As a general authority, Elder Hales initially served as an Assistant to the Quorum of the Twelve Apostles. Later, when the church reconstituted the Quorums of the Seventy, he became a member of the First Quorum of the Seventy. Almost three years after initially being asked to serve as a mission president, Elder Hales was again called to serve as the president over the England London mission.
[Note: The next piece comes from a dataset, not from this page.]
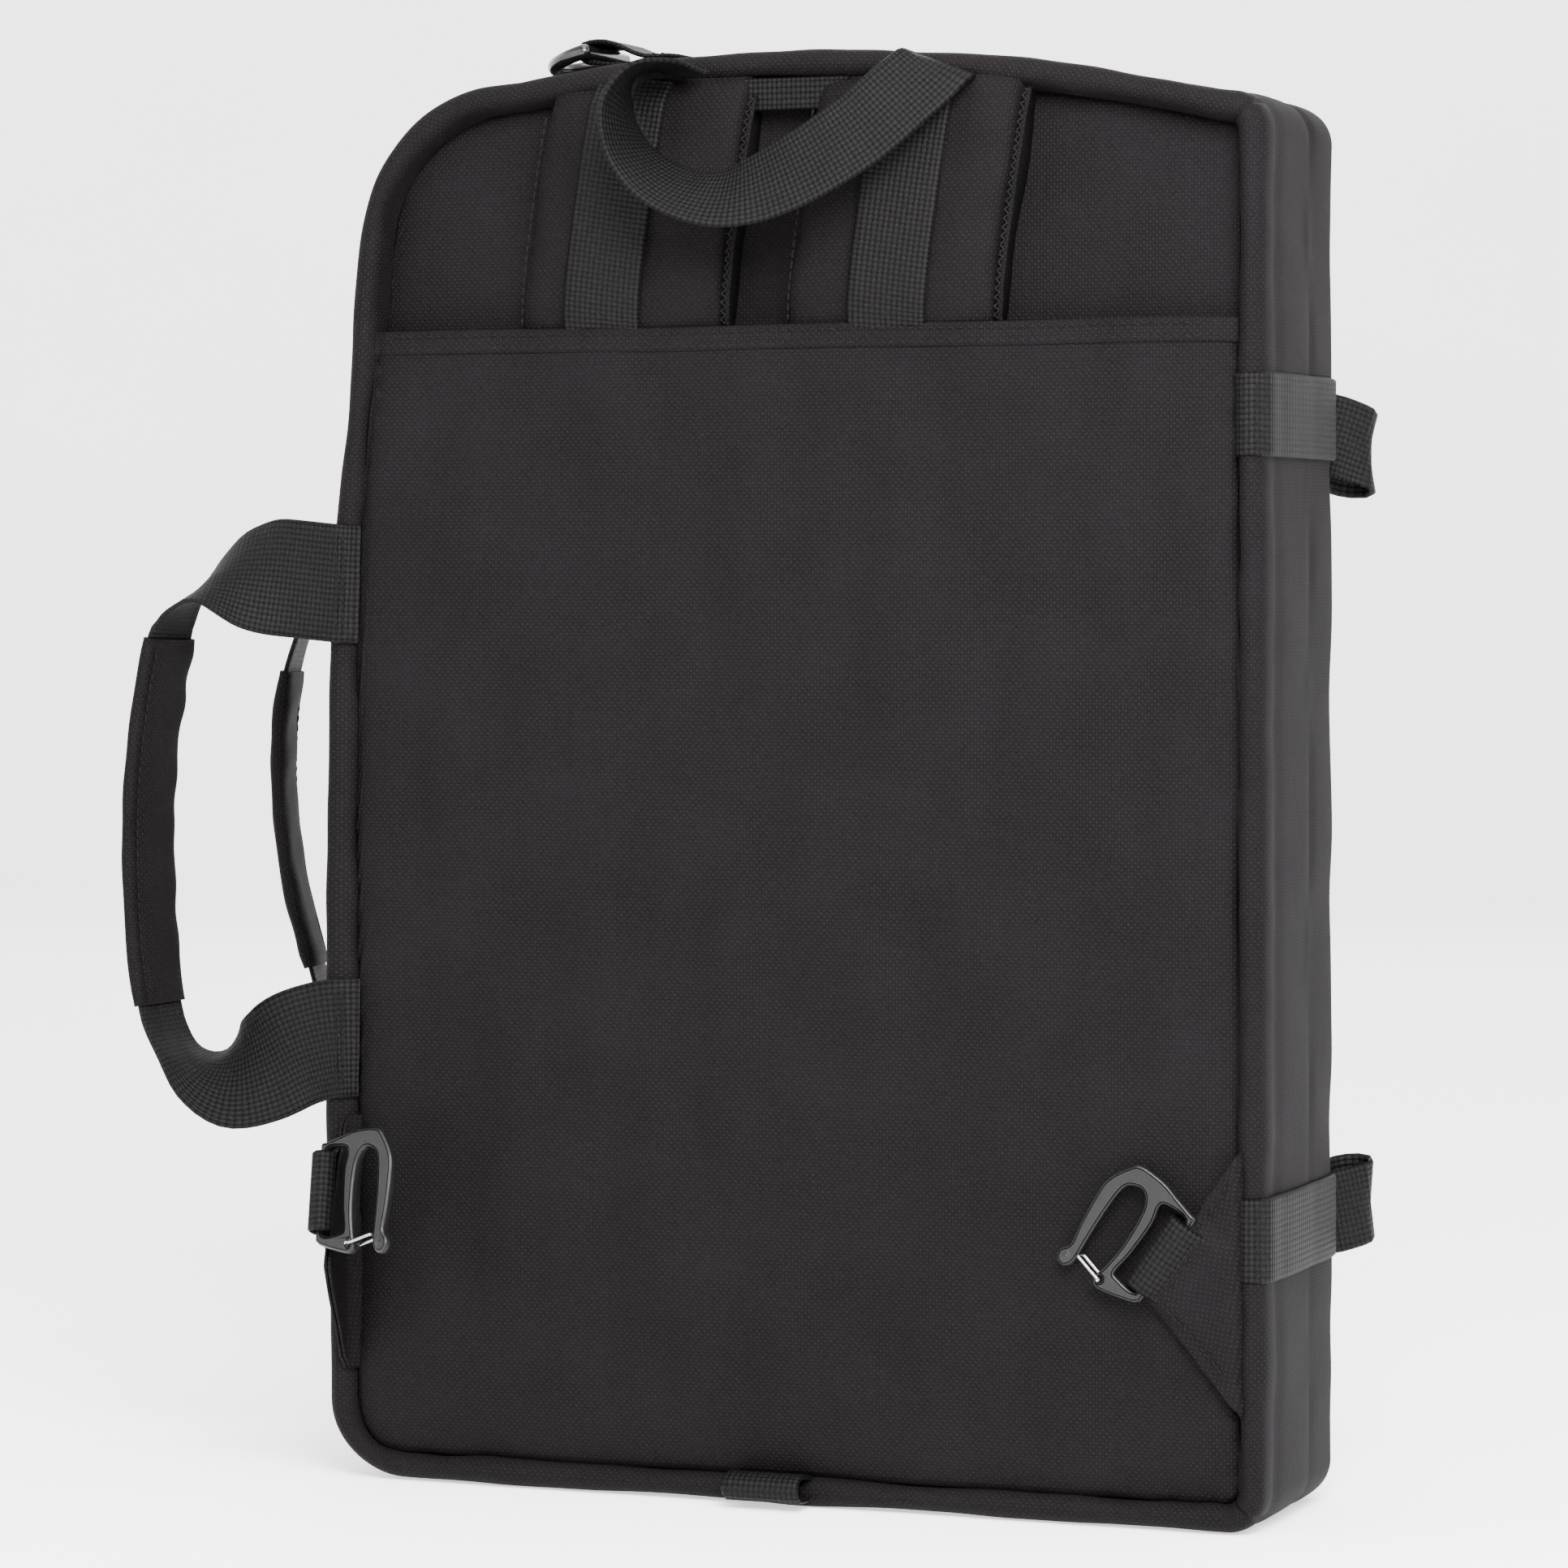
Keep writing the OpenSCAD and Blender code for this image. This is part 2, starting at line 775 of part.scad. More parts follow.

He served as an area supervisor in Europe, and served with then-Elder Thomas S. Monson of the Quorum of the Twelve Apostles. In this calling, he helped establish a temple in Freiberg, Germany. His service was during a time when there were political and military tensions in what were then Czechoslovakia and East Germany, as well as in Hungary and Poland. He presided as area president over the North America Southwest Area and served as first counselor in the Sunday School general presidency. In April 1985, he was called to be the LDS Church’s presiding bishop, overseeing the welfare work of the church, and served in that capacity until he was called to the Quorum of the Twelve Apostles on April 2, 1994.
Elder Hales kept family and faith a priority. For instance, he displayed in his office a painting by his father depicting the Sacred Grove — a forest in New York where LDS members believe prophet and church founder Joseph Smith saw God and Jesus Christ.
He enjoyed spending time with his grandchildren, particularly one-on-one, and his wife said he had a good, kind sense of humor.
During the 2002 Winter Olympics, Elder Hales, along with other LDS Church leaders, helped carry the Olympic torch through Salt Lake City.
"Elder Hales is a builder of people," then-Elder Henry B. Eyring said in a 1995 article in an LDS Church magazine. "He has been helping people quietly over many years. When he finds out that someone has a need, he does something about it."
Following a serious illness, Elder Hales spoke while seated at general conference in October 2011, and during several subsequent conferences.
“These mortal challenges allow us and our Heavenly Father to see whether we will exercise our agency to follow His Son,” he once said.
Funeral arrangements have not yet been announced.